(Written exercise):
Locate each line below that includes "from" and reproduce it.

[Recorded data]
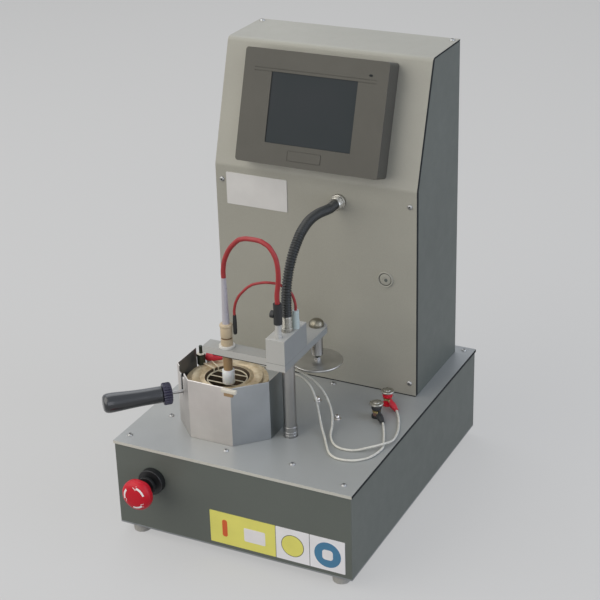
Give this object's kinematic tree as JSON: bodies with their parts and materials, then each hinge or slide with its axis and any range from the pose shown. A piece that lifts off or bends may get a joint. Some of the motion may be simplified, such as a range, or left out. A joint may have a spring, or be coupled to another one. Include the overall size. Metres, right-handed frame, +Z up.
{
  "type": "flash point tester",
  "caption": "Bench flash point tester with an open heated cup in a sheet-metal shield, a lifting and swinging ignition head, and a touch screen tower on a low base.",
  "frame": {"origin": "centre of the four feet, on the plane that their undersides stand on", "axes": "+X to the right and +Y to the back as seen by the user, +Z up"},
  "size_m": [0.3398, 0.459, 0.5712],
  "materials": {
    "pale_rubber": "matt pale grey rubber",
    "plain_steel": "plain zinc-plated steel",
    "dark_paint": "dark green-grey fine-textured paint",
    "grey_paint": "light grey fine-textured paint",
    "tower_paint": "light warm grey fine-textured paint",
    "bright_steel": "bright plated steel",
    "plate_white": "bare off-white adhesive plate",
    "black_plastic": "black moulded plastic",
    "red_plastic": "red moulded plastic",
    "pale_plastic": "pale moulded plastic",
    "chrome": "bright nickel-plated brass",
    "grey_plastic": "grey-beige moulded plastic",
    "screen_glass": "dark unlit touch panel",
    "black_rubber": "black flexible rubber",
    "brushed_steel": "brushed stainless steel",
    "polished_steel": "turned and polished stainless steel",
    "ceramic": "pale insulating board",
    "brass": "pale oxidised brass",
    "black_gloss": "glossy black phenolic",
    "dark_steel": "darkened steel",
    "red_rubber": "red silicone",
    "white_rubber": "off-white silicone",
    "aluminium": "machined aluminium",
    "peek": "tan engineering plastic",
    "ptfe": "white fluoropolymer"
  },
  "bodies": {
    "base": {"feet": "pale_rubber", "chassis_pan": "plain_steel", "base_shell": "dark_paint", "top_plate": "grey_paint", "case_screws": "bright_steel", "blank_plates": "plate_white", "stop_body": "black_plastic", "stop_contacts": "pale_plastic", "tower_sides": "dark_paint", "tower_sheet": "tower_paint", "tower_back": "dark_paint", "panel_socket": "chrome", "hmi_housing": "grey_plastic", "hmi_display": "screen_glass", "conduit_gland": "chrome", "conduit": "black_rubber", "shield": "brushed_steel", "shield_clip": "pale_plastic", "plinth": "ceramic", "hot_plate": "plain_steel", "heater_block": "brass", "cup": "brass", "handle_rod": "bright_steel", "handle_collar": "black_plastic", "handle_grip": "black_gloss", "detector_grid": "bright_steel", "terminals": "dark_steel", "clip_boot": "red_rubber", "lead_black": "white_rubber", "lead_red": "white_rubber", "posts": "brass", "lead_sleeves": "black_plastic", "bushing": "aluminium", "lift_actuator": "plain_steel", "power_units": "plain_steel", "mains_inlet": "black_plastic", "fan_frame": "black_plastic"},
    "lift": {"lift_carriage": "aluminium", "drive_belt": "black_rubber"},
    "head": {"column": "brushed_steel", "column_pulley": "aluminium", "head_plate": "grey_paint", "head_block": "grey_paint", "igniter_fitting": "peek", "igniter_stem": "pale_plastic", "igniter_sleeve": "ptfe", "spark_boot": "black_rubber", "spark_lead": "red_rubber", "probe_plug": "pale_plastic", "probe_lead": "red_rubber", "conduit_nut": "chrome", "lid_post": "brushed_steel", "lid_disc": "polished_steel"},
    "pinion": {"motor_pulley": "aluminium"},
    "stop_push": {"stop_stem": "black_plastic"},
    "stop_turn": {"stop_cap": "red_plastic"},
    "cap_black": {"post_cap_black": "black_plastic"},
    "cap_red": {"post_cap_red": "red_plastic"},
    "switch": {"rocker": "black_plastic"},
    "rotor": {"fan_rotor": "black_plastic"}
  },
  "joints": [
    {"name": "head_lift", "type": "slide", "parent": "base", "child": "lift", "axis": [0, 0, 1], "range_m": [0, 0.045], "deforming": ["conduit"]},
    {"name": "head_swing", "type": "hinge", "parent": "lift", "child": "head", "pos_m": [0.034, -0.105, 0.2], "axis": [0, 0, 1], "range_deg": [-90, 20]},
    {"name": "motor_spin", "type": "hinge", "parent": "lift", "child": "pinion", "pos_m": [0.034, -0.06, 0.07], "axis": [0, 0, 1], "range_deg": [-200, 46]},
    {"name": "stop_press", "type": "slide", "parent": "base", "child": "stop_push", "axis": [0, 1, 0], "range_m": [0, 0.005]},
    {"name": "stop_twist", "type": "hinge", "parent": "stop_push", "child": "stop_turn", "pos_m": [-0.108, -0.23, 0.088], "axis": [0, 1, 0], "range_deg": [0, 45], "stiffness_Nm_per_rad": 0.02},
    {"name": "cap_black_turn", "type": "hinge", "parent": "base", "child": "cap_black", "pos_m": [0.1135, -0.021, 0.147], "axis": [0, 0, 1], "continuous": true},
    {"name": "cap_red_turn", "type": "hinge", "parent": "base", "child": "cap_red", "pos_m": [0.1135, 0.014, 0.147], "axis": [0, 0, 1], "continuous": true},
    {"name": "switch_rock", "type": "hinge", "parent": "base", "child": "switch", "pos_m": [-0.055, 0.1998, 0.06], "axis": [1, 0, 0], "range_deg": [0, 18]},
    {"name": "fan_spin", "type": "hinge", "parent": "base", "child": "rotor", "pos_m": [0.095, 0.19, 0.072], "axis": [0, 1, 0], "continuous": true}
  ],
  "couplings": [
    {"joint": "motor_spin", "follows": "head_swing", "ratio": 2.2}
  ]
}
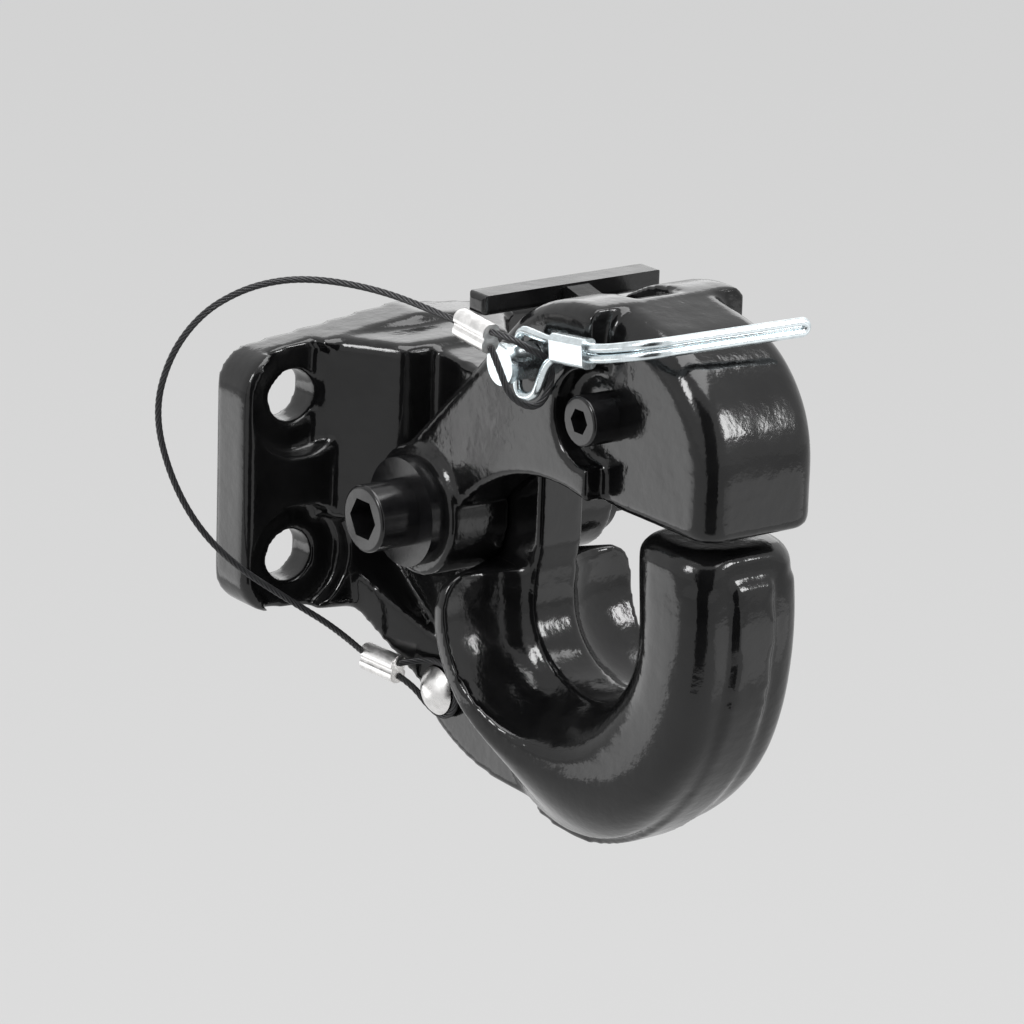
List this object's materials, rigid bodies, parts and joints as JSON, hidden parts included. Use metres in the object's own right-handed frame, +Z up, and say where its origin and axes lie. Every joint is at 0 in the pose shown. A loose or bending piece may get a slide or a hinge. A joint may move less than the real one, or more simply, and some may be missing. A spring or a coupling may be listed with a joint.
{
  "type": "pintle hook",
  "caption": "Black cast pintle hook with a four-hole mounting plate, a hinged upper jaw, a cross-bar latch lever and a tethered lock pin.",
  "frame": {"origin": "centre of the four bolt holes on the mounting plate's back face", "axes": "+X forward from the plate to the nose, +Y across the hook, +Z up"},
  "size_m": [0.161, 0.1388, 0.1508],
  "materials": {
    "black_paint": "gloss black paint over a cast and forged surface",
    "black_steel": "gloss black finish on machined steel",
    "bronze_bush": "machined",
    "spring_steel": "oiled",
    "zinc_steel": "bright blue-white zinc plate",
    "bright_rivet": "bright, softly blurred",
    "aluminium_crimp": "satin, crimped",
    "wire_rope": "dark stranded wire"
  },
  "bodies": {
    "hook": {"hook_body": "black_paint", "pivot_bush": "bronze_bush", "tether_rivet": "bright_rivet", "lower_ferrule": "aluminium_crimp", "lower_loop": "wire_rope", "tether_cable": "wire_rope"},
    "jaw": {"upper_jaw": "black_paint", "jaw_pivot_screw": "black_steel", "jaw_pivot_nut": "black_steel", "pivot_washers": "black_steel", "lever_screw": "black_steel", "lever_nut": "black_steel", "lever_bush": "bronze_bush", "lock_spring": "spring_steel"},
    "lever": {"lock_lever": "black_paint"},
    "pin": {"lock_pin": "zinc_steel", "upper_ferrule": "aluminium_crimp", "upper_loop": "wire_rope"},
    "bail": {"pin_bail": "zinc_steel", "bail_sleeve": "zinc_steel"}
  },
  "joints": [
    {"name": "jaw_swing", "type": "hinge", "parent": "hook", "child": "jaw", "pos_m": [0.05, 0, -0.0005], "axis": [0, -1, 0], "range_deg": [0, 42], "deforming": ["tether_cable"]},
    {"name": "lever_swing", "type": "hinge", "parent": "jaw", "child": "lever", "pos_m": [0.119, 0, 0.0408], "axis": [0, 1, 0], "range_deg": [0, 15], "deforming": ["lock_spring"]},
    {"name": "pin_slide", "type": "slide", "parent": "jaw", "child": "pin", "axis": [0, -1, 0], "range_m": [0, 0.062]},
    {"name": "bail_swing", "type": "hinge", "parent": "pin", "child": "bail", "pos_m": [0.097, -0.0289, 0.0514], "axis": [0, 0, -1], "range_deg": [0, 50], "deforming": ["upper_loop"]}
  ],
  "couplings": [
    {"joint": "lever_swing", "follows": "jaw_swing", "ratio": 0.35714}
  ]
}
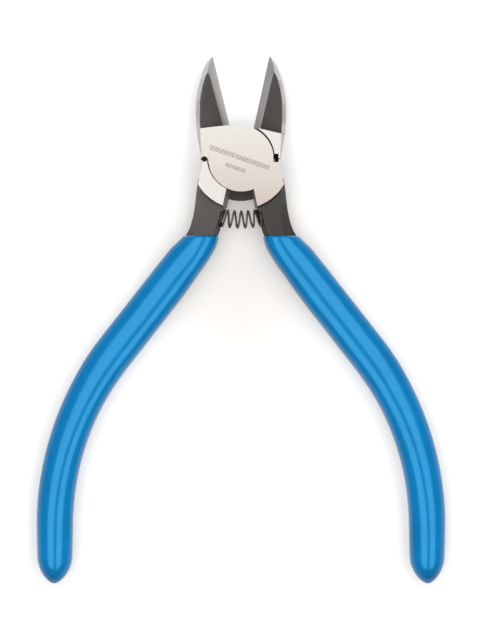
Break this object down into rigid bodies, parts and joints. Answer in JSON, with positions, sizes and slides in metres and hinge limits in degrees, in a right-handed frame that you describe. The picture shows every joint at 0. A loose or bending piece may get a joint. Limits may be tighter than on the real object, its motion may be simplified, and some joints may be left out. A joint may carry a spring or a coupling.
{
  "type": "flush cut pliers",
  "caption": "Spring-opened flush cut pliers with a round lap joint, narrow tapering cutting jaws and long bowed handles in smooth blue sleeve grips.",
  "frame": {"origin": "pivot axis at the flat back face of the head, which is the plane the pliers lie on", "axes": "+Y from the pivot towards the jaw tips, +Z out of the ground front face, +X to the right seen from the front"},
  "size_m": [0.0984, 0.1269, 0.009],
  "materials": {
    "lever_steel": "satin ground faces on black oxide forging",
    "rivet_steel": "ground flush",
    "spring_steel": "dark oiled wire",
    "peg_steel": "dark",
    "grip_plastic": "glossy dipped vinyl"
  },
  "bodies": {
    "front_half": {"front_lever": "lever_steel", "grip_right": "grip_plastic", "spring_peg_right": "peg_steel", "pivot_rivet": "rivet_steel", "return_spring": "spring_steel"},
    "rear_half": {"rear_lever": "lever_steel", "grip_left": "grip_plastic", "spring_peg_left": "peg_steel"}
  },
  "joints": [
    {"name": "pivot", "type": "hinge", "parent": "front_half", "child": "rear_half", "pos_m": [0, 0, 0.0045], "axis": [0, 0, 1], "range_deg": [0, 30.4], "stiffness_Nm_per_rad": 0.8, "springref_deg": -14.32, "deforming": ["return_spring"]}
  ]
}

(Expected answer):
Give this object's kinematic tree as JSON: bodies with their parts and materials, then each hinge or slide with its axis and any range from the pose shown. A piece that lifts off or bends may get a joint. Some of the motion may be simplified, such as a range, or left out. A joint may have a spring, or be coupled to another one. Include the overall size. Metres, right-handed frame, +Z up.
  "frame": {"origin": "centre of the four bolt holes on the mounting plate's back face", "axes": "+X forward from the plate to the nose, +Y across the hook, +Z up"},
  "frame": {"origin": "pivot axis at the flat back face of the head, which is the plane the pliers lie on", "axes": "+Y from the pivot towards the jaw tips, +Z out of the ground front face, +X to the right seen from the front"},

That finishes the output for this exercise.